When Kenyan President Daniel arap Moi made a motion calling on Kenyans to fight soil erosion, he was standing under a spreading thorn tree at Machakos, some 60 miles from Nairobi.
It was Kenya's first open-air parliamentary session, and the President was in his shirt sleeves.
So were the ministers, assistant ministers, and members of parliament surrounding him. Charles Njonjo, the dignified constitutional affairs minister, had abandoned his Savile Row suit for jeans and a T-shirt. Attorney General Joseph Kamere was in a bush shirt. There was not a tie to be seen.
''This parliamentary session is not for talkers--it is for practical work,'' said a smiling President Moi.

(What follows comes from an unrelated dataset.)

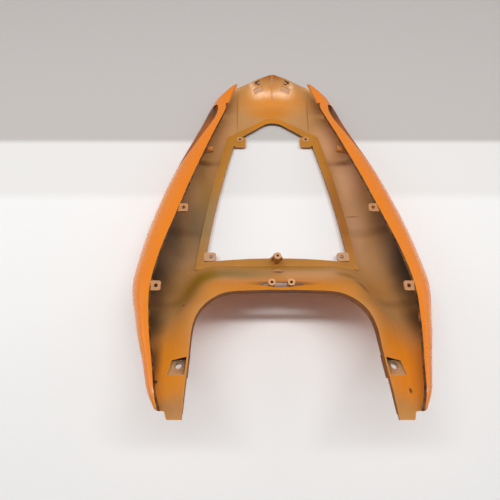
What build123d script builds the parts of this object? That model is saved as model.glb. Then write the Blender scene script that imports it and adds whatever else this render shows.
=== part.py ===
# Motorcycle tail fairing: one moulded ABS shell, lying with its inside up.
# X runs across the bike, +Y from the two front arms to the tail, and +Z out of the inside.
# It is drawn with the outside of the pillion floor on Z = 0 and the foot of the crossbar at Y = 0,
# then moved so that the origin is the middle of its lowest plane.
from build123d import *
import math
import os

# Moulding
WALL = 3.0
MID_WALL = WALL / 2

# Ends
ARM_TIP_Y = -199.5
ARM_STEP = 7.5
ARM_STEP_X = 116.0
ARM_STEP_R = 2.0
TAIL_TIP_Y = 331.0
TAIL_SWEEP_ANGLE = 18.0
TAIL_FLANK_X = 64.0
TAIL_FLANK_ANGLE = 42.0
TAIL_LEAN = 25.0
TAIL_TIP_R = 22.0

# Crossbar between the seat gap and the pillion floor
CROSSBAR_ANGLE = 54.0
CROSSBAR_FOOT_Y = -5.7

# Seat gap between the arms, with a flange that hangs from its edge
SEAT_GAP_HALF = 101.0
SEAT_GAP_CORNER_Y = -124.0
SEAT_EDGE_Y = -64.5
SEAT_FLANGE_DEPTH = 16.0
SEAT_FLANGE_TAPER = 4.2

# Pillion opening, on a flange raised into the inside that dies out towards the tail
OPENING_FRONT_HALF = 101.0
OPENING_FRONT_Y = 2.0
OPENING_FRONT_BOW = 6.0
OPENING_REAR_HALF = 61.0
OPENING_SHOULDER_Y = 210.0
OPENING_APEX_Y = 253.0
OPENING_SIDE_BOW = 4.0
OPENING_APEX_R = 30.0
OPENING_CORNER_R = 8.0
FLANGE_SIDE = 13.0
FLANGE_FRONT = 11.5
FLANGE_REAR = 9.0
FLANGE_RISE_FRONT = 7.0
FLANGE_RISE_REAR = 2.4

# Fixing tabs in the corners of the opening
LOWER_TAB_INSET = 8.8
LOWER_TAB_SETBACK = 2.0
LOWER_TAB_X = OPENING_FRONT_HALF - LOWER_TAB_INSET
LOWER_TAB_Y = OPENING_FRONT_Y + LOWER_TAB_SETBACK
LOWER_TAB_SIZE = 13.0
LOWER_TAB_RISE = 0.8
LOWER_TAB_LAP = 1.5
LOWER_TAB_HOLE_D = 5.5
UPPER_TAB_INSET = 7.0
UPPER_TAB_SETBACK = 3.0
UPPER_TAB_X = OPENING_REAR_HALF - UPPER_TAB_INSET
UPPER_TAB_Y = OPENING_SHOULDER_Y - UPPER_TAB_SETBACK
UPPER_TAB_WIDTH = 19.0
UPPER_TAB_LENGTH = 19.0
UPPER_TAB_HOLE_OFFSET = 4.5
UPPER_TAB_HOLE_D = 4.6
UPPER_TAB_RING_D = 9.6
UPPER_TAB_RING_RISE = 1.2
TAB_CORNER_R = 3.5

# Screw boss on the front edge of the opening, between two curved webs
EDGE_BOSS_D = 9.4
EDGE_BOSS_HOLE_D = 3.4
EDGE_BOSS_HEIGHT = 22.0
EDGE_BOSS_Y = -2.4
EDGE_BOSS_WEB_HALF = 10.0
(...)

To the astonishment of all he sprinted across the landscape toward a large trench splitting the area.
The MPs and ministers followed, panting, to begin a three-hour session of building gabions--bottomless wire cylinders of soil and stones that are used to fight erosion.
Moi shouldered enormous boulders, placing them in the gabions. Sweating ministers and MPs filled others, to the delight of thousands of Africans gathered to watch ministers engaged in manual labor instead of making speeches.
In Kenya there is serious soil erosion, and it will begin again when the big rains come in April. President Moi is leading a nationwide campaign to protect the soil from being washed into the Indian Ocean.